I'm trying to make a soft body physics simulation, using OpenGL compute shaders. I'm using a spring/mass model, where objects are modeled as being made out of a mesh of particles, connected by springs (Wikipedia link with more details). My plan is to have a big SSBO that stores the positions, velocities, and net forces for each particle. I'll have a compute shader that, for each spring, calculates the force between the particles on both ends of that spring (using Hook's law) and adds that to the net forces for those two particles. Then I'll have another compute shader that, for each particle, does some sort of Euler integration using the data from the SSBO, and then zeros the net forces for the next frame.

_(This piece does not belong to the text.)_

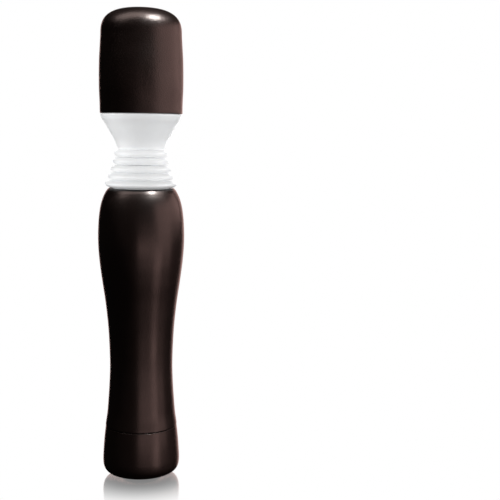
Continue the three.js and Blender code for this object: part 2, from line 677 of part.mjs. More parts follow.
/** Stem and first folds of the soft neck, fixed in the grip. */
function neckLowerFolds() {
  const [outer, inner] = foldWall(FOLDS.slice(0, 2));
  const flange = STEM_RADIUS + FLANGE_REACH;
  const bore = STEM_RADIUS - STEM_WALL;
  const outline = wall(
    [[flange, STEM_FLANGE_Z], [flange, STEM_FLANGE_Z + STEM_FLANGE],
      [STEM_RADIUS, STEM_FLANGE_Z + STEM_FLANGE], [STEM_RADIUS, HANDLE_TOP + GAP], ...outer],
    [[bore, STEM_FLANGE_Z], ...inner],
  );
  piece('neck_lower_folds', turned(outline, INNER_ROUND), 'neckSilicone');
}

/** Middle fold, which moves on its own between the two bends. */
function neckMiddleFold() {
  const [outer, inner] = foldWall(FOLDS.slice(2, 3));
  piece('neck_middle_fold', turned(wall(outer, inner), INNER_ROUND), 'neckSilicone');
}

/** Upper folds and the funnel that widens to the lip under the head. */
function neckUpperSleeve() {
  const [outer, inner] = foldWall(FOLDS.slice(3));
  const foldsTop = outer[outer.length - 1][1];
  const span = (share) => riseFrom(foldsTop, LIP_Z - 1.5, share);
  const flare = (share) => riseFrom(THROAT_RADIUS, LIP_RADIUS, share);
  const shoulder = Math.max(flare(0.75), HEAD_SCREW_REACH + HEAD_SCREW_HEAD + SCREW_CLEAR);
  const funnel = smooth([
    [flare(0), span(0.06)], [flare(0.1), span(0.22)], [flare(0.4), span(0.61)],
    [shoulder, span(0.91)], [flare(1), span(1)],
  ], 6);
  const lining = funnel.slice(0, -1).map(([radius, z]) => [radius - BELLOWS_WALL, z + 0.5]);
  const spigotBore = SPIGOT_RADIUS - SPIGOT_WALL;
  const outline = wall(
    [...outer, ...funnel, [LIP_RADIUS, LIP_Z], [SPIGOT_RADIUS, LIP_Z], [SPIGOT_RADIUS, SPIGOT_TOP]],
    [...inner, ...lining, [spigotBore, LIP_Z - 0.6], [spigotBore, SPIGOT_TOP]],
  );
  piece('neck_upper_sleeve', turned(outline, INNER_ROUND), 'neckSilicone');
}

/** Flat twin lead: two cores side by side in one jacket. */
function twinLead(bottom, top) {
  const half = 0.85;
  const shape = new THREE.Shape();
  shape.absarc(half, 0, 0.8, -Math.PI / 2, Math.PI / 2, false);
  shape.absarc(-half, 0, 0.8, Math.PI / 2, 1.5 * Math.PI, false);
  return raised(shape, bottom, top);
}

/** Fixed rings, the steel core and the lead inside the neck. */
function neckCore() {
  const seat = HANDLE_TOP - 1.4;
  const socketBore = COIL_RADIUS - COIL_WIRE - 0.6;
  const socket = turned([
    [socketBore, CARRIER_Z + 1.6 + GAP], [SOCKET_RADIUS, CARRIER_Z + 1.6 + GAP],
    [SOCKET_RADIUS, HANDLE_TOP + 0.4], [COIL_RADIUS + COIL_WIRE + GAP, HANDLE_TOP + 0.4],
    [COIL_RADIUS + COIL_WIRE + GAP, seat], [socketBore, seat],
  ], INNER_ROUND);
  piece('neck_socket', socket, 'plasticDark');
  const middle = (SPLIT_LOW + SPLIT_HIGH) / 2;
  const spans = [
    ['lower', seat + GAP, middle - GAP / 2],
    ['upper', middle + GAP / 2, NECK_TOP_PLUG_Z - GAP],
  ];
  spans.forEach(([name, bottom, top]) => {
    const turns = Math.round((top - bottom) / 2.4);
    const pitch = (top - bottom - 2 * COIL_WIRE) / turns;
    piece(`neck_spring_${name}`, coil(COIL_RADIUS, 1.4, bottom + COIL_WIRE, pitch, turns), 'steel');
  });
  piece('motor_lead_lower', twinLead(CARRIER_Z + 0.6, middle - GAP / 2), 'leadJacket');
  piece('motor_lead_upper', twinLead(middle + GAP / 2, TERMINAL_Z - GAP), 'leadJacket');
}

// ---------------------------------------------------------------- head

/** Plate in the top of the neck that carries the coil and the motor housing. */
function headBase() {
  const bore = COIL_RADIUS - COIL_WIRE - 0.6;
  const plugRadius = THROAT_RADIUS - BELLOWS_WALL - GAP - 0.5;
  const plateRadius = SPIGOT_RADIUS - SPIGOT_WALL - GAP;
  const wireRoom = 6.6;
  const plug = turned([
    [bore, NECK_TOP_PLUG_Z], [plugRadius, NECK_TOP_PLUG_Z], [plugRadius, BASE_PLATE_Z],
    [plateRadius, BASE_PLATE_Z], [plateRadius, BASE_PLATE_Z + PLATE_THICKNESS],
    [wireRoom, BASE_PLATE_Z + PLATE_THICKNESS], [wireRoom, BASE_PLATE_Z], [bore, BASE_PLATE_Z - 1],
  ], INNER_ROUND);
  const holes = headScrewAngles().map((angle) => bar(1 + GAP, BASE_PLATE_Z - 3, BASE_PLATE_Z + 4, 10)
    .translate(HEAD_SCREW_REACH * Math.cos(angle), HEAD_SCREW_REACH * Math.sin(angle), 0));
  piece('head_base', cut(plug, ...holes), 'plasticDark');
}

const PLATE_THICKNESS = 3;
const HEAD_SCREWS = 4;

/** Screws stand clear of the plane where the housing splits. */
function headScrewAngles() {
  return Array.from({ length: HEAD_SCREWS }, (_, i) => Math.PI / 4 + (i * 2 * Math.PI) / HEAD_SCREWS);
}

/** Screws from the base plate up into the housing halves. */
function headScrews() {
  headScrewAngles().forEach((angle, i) => {
    const head = bar(HEAD_SCREW_HEAD, BASE_PLATE_Z - 1.6, BASE_PLATE_Z - GAP, 12);
    const shank = bar(0.9, BASE_PLATE_Z - 1, HEAD_BOTTOM + 6, 10);
    const x = HEAD_SCREW_REACH * Math.cos(angle);
    const y = HEAD_SCREW_REACH * Math.sin(angle);
    piece(`head_screw_${i + 1}`, join(head, shank).translate(x, y, 0), 'steel');
  });
}

/** Domed cover with the soft finish. */
function headCover() {
  const dome = corner(DOME_RADIUS, 0, DOME_Z, TOTAL_HEIGHT - DOME_Z, DOME_POWER, 7).slice(1);
  const roomRise = TOTAL_HEIGHT - COVER_WALL - DOME_Z;
  const room = corner(DOME_RADIUS - COVER_WALL, 0, DOME_Z, roomRise, DOME_POWER, 4).slice(1);
  const outer = [...HEAD_SIDE, ...dome];
  outer[outer.length - 1][0] = 0;
  room[room.length - 1][0] = 0;
  const inner = [[COVER_BORE, HEAD_BOTTOM], ...offset(HEAD_SIDE.slice(2), -COVER_WALL), ...room];
  piece('head_cover', turned(wall(outer, inner)), 'softTouch');
}

/** Two halves that clamp the motor and keep the spinning weight away from the cover. */
function motorHousing() {
  const bottom = BASE_PLATE_Z + PLATE_THICKNESS + GAP;
  const neckRadius = SPIGOT_RADIUS - SPIGOT_WALL - GAP;
  const bodyRadius = COVER_BORE - GAP;
  const roomTop = WEIGHT_Z + WEIGHT_HEIGHT + 1.4;
  const domeFoot = DOME_Z;
  const rise = TOTAL_HEIGHT - COVER_WALL - GAP - 0.6 - domeFoot;
  const dome = corner(bodyRadius - 0.5, 0, domeFoot, rise, DOME_POWER, 4);
  dome[dome.length - 1][0] = 0;
  const whole = turned([
    [0, bottom], [neckRadius, bottom], [neckRadius, SPIGOT_TOP + GAP], [bodyRadius, SPIGOT_TOP + GAP],
    ...dome,
  ], INNER_ROUND);
  const motorRoom = raised(flattedRound(MOTOR_RADIUS + GAP, MOTOR_HALF_THICKNESS + GAP), MOTOR_Z - 2.2,
    MOTOR_TOP + GAP);
  const leadRoom = bar(7.6, bottom - 1, MOTOR_Z - 2, INNER_ROUND);
  const weightRoom = bar(WEIGHT_RADIUS + 1.6, WEIGHT_Z - 1.2, roomTop, INNER_ROUND);
  const boss = bar(3.4, MOTOR_TOP - 1, WEIGHT_Z, SMALL_ROUND);
  const screwHoles = headScrewAngles().map((angle) => bar(0.9 + GAP, bottom - 1, HEAD_BOTTOM + 7, 10)
    .translate(HEAD_SCREW_REACH * Math.cos(angle), HEAD_SCREW_REACH * Math.sin(angle), 0));
  const shaped = cut(whole, motorRoom, leadRoom, weightRoom, boss, ...screwHoles);
  onBothSides((name, side) => {
    const half = block(side * (30 + GAP / 2), 0, HEAD_BOTTOM, 60, 60, 4 * HEAD_HEIGHT);
    piece(`motor_housing_${name}`, common(shaped, half), 'plasticDark');
  });
}

/** Flat-sided can, its end cap, its bush and the pieces that stand still in it. */
function motorStator() {
  const inside = flattedRound(MOTOR_RADIUS - CAN_WALL, MOTOR_HALF_THICKNESS - CAN_WALL);
  const can = cut(
    raised(flattedRound(MOTOR_RADIUS, MOTOR_HALF_THICKNESS), MOTOR_Z, MOTOR_TOP),
    raised(inside, MOTOR_Z - 1, MOTOR_TOP - CAN_WALL),
    bar(2.6, MOTOR_TOP - 3, MOTOR_TOP + 1, SMALL_ROUND),
  );
  piece('motor_can', can, 'steel');
  const cap = join(
    raised(flattedRound(MOTOR_RADIUS, MOTOR_HALF_THICKNESS), MOTOR_Z - 1.9, MOTOR_Z - GAP),
    raised(flattedRound(MOTOR_RADIUS - CAN_WALL - GAP, MOTOR_HALF_THICKNESS - CAN_WALL - GAP),
      MOTOR_Z - 1.2, MOTOR_Z + 1.6),
  );
  piece('motor_end_cap', cut(cap, bar(SHAFT_RADIUS + GAP, MOTOR_Z, MOTOR_Z + 3, 12)), 'plasticNatural');
  const bush = ring(SHAFT_RADIUS + GAP, 2.3, MOTOR_TOP - 2.4, MOTOR_TOP + 1.2, SMALL_ROUND);
  piece('motor_bush', bush, 'brass');
  onBothSides((name, side) => {
    const facing = side > 0 ? 0 : Math.PI;
    const arc = sector(7.4, MOTOR_RADIUS - CAN_WALL - GAP, facing, 0.62);
    piece(`motor_magnet_${name}`, raised(arc, MOTOR_Z + 5, MOTOR_TOP - 3.6), 'magnet');
    piece(`motor_brush_${name}`, block(side * (COMMUTATOR_RADIUS + GAP + 0.5), 0, MOTOR_Z + 3.2, 1, 1.2, 1.6),
      'copper');
    const reach = MOTOR_Z - 2.2 - TERMINAL_Z;
    const upright = block(side * 4.2, 0, TERMINAL_Z + reach / 2, 0.6, 2, reach);
    const tab = block(side * 3.1, 0, TERMINAL_Z + 0.25, 2.8, 2, 0.5);
    piece(`motor_terminal_${name}`, join(upright, tab), 'brass');
  });
}

/** Everything that spins: shaft, armature, commutator and the weight that shakes the head. */
function motorRotor() {
  piece('motor_shaft', bar(SHAFT_RADIUS, MOTOR_Z + GAP, MOTOR_TOP + SHAFT_REACH, 14), 'steel');
  const poles = [0, 1, 2].map((i) => block(4.9, 0, 0, 4.4, 1.6, MOTOR_LENGTH)
    .rotateZ(Math.PI / 3 + (i * 2 * Math.PI) / 3).translate(0, 0, MOTOR_Z + MOTOR_LENGTH / 2));
  const stack = ring(SHAFT_RADIUS + GAP, 6.6, MOTOR_Z + 6, MOTOR_TOP - 4, INNER_ROUND);
  piece('motor_armature', cut(stack, ...poles), 'copper');
  const bars = ring(SHAFT_RADIUS + GAP, COMMUTATOR_RADIUS, MOTOR_Z + 2.2, MOTOR_Z + 5, SMALL_ROUND);
  piece('motor_commutator', bars, 'copper');
  const lobe = raised(sector(SHAFT_RADIUS + 1, WEIGHT_RADIUS, 0, 1.45), WEIGHT_Z, WEIGHT_Z + WEIGHT_HEIGHT);
  const hub = bar(3, WEIGHT_Z, WEIGHT_Z + WEIGHT_HEIGHT, SMALL_ROUND);
  const bore = bar(SHAFT_RADIUS + GAP, WEIGHT_Z - 1, WEIGHT_Z + WEIGHT_HEIGHT + 1, 14);
  piece('eccentric_weight', cut(join(lobe, hub), bore), 'steel');
}

// ---------------------------------------------------------------- assembly

capCollar();
dialShell();
dialFittings();
baseElectrics();
cell('battery_lower', CELL_BOTTOM);
cell('battery_upper', CELL_BOTTOM + CELL_LENGTH + GAP);
sealRing();
gripSkin();
gripHalves();
threadNipple();
batteryTube();
leadCarrier();
neckLowerFolds();
neckMiddleFold();
neckUpperSleeve();
neckCore();
headBase();
headScrews();
headCover();
motorHousing();
motorStator();
motorRotor();

export default wand;
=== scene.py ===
"""Battery wand massager: the visible surfaces and finishes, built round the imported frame.

Every place comes from the frame. Outlines are written in millimetres and turned into meshes in metres.
"""

import json
import logging
import math
from dataclasses import dataclass
from enum import Enum
from typing import Callable, Sequence

import bpy
import numpy as np
from mathutils import Matrix, Vector


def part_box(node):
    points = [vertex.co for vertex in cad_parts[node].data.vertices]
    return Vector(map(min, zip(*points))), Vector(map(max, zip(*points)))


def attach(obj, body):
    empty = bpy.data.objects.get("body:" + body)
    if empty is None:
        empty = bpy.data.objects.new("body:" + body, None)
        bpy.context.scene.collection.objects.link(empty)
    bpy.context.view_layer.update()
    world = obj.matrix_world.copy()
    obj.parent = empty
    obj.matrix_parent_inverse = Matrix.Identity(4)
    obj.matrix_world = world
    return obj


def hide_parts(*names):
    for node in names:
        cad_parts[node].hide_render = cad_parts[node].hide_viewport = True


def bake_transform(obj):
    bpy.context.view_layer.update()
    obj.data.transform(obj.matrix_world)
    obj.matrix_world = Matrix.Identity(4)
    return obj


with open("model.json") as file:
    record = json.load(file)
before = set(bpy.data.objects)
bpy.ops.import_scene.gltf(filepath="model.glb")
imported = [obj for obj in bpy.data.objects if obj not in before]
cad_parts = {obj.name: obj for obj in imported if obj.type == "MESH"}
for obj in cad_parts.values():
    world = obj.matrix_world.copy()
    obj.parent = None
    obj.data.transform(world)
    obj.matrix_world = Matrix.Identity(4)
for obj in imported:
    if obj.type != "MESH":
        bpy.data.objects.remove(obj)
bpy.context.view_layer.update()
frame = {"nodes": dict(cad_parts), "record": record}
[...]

My problem is with memory synchronization. Each particle is attached to more than one spring, so in the first compute shader, different invocations will be adding to the same location in memory (the one holding the net force). The spring calculations don't use data from that variable, so the writes can take place in whatever order, but I'm unfamiliar with how OpenGL memory works, and I'm not sure how to avoid race conditions. In addition, from what I've read it seems like I'll need glMemoryBarrier(GL_SHADER_STORAGE_BARRIER_BIT)
between the calls to the spring and particle compute shaders, so that the data written by the former is visible to latter. Is this necessary/sufficient?
I'm afraid to experiment, because I'm not sure what protections OpenGL gives against undefined behavior and accidentally screwing up your computer.